Testing Systems

This is the third in my series on test harnesses. In this post, I'll talk about systems that do much more than simple test harnesses. Test harnesses provide a framework for writing and executing test cases. Test harnesses focus on the actual execution of test cases. For complex testing tasks, this is insufficient. A test system can enhance a test harness by supplying a back end for results tracking and a mechanism to automatically run the tests across multiple machines.

A test harness provides a lot of functionality to make writing tests easier, but it still requires a lot of manual work to run them. Typically a test application will contains dozens or even hundreds of test cases. When run, it will automatically execute all of them. It still requires a person to set up the system under test, copy the executable and any support files to the system, execute them, record results, and then analyze those results. A test system can be used to automate these tasks.

The most basic service provided by a testing system is that of a database. The test harness will log test results to a database instead of (or in addition to) a file on the drive. The advantages to having a database to track test results are numerous. The results can be compared over time. The results of multiple machines running the same tests can be combined. The aggregate pass/fail rate can be easily determined. An advanced system might even have the ability to send mail or otherwise alert users when a complete set of tests is finished or when certain tests fail.

It is imperative that any database used to track testing data have good reporting capabilities. The first database I was forced to use to track test results was, unfortunately, not strong in the reporting area. It was easy to log results to the database, but trying to mine for information later was very difficult. You basically had to write your own ASP page which made your own SQL calls to the database and did you own analysis. I lovingly called this system the "black hole of data." A good system has a query builder built in (probably on a web page) which lets users get at any data they want without the necessity of knowing the database schema and the subtleties of SQL. The data mining needs to go beyond simple pass/fail results. It is often interesting to see data grouped by a piece of hardware on a machine or a particular OS. The querying mechanism needs to be flexible enough to handle pivoting on many different fields.

Another feature often provided by a test system is the ability to automatically run tests across a pool of machines. For this to work, there is a specified set of machines set aside for use by the testing system. Upon a specified event, the test system invokes the test harness on specific machines where they execute the tests and record the results back to the database. These triggering events might be a specified time, the readiness of a build of the software, or simply a person manually scheduling a test.

Part of this distributed testing feature is preparing the machines for testing. This may involve restoring a drive image, copying down the test binaries and any supporting files they might need, and conducting setup tasks. Setup tasks might be setting registry entries, registering files, mapping drives, and installing drivers. After the tests are run, the testing system will execute tasks to clean up and restore the machine to a state ready to run more tests.

Having a testing system with these capabilities can be invaluable on a large project. It can be used to automate what we at Microsoft call BVTs or Build Verification Tests. These are tests that are run at each build and verify basic functionality before more extensive manual testing is done. Through the automation of distributed testing, substantial time can be saved setting up machines and executing tests. People can spend more time analyzing results and investigating failures instead of executing tests.

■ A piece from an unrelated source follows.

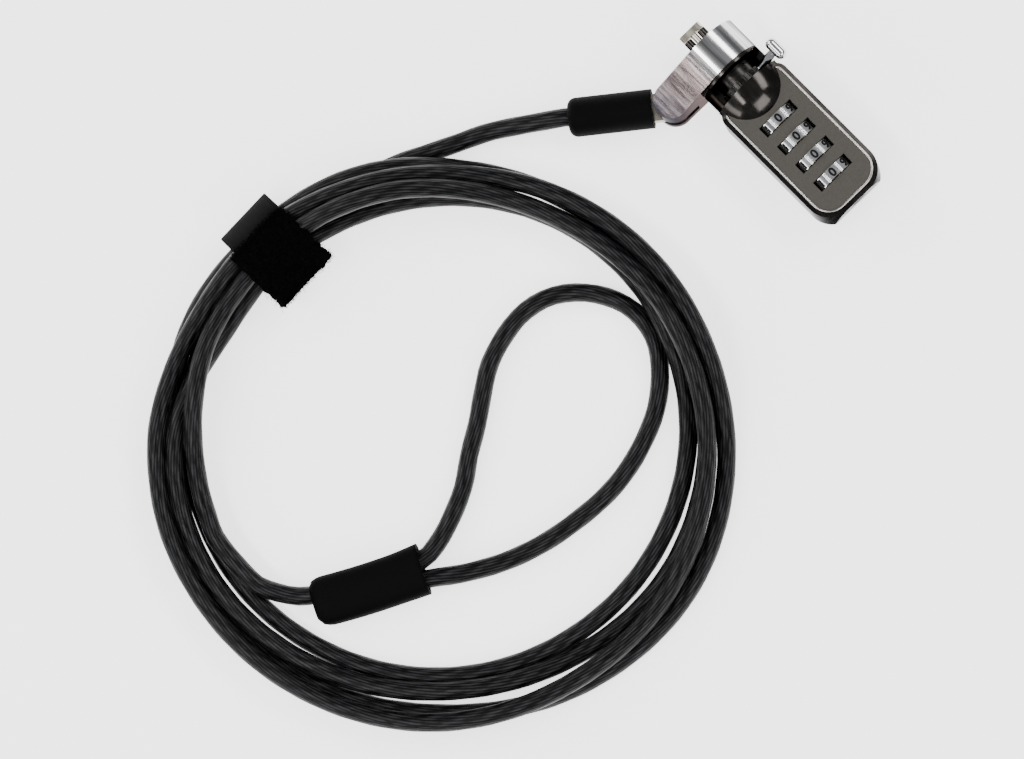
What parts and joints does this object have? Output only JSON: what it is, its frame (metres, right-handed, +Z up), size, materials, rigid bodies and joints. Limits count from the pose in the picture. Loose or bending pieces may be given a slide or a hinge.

It is important that I note here the downside of testing systems. Once you have a full-featured testing system, it is tempting to try to automate everything. Rather than spending money having humans run tests, it is possible to just use the test system to run everything. This is fine to a point but beyond that, it is dangerous. It is very easy to get carried away and automate everything. This has two downsides. First, it means you'll miss bugs. Remember, once you have run your automated tests the first time, you will never, ever find a new bug. You may find a regression, but if you missed a bug, you'll never find it. As I've discussed before, it is imperative to have someone manually exploring a feature. Second, it means that your testers will not develop a solid understanding of the feature and thus will be less able to find bugs and help with investigation. When a system is overly automated, testers tend to spend all of their time working with the test system and not with the product. This is a prescription for disaster.

When used properly, a good test harness coupled with a good test system can save subtantial development time, improve the amount of test coverage you are able to do in a given period of time, and make understanding your results much easier. When used poorly, they can lull you into a false sense of security.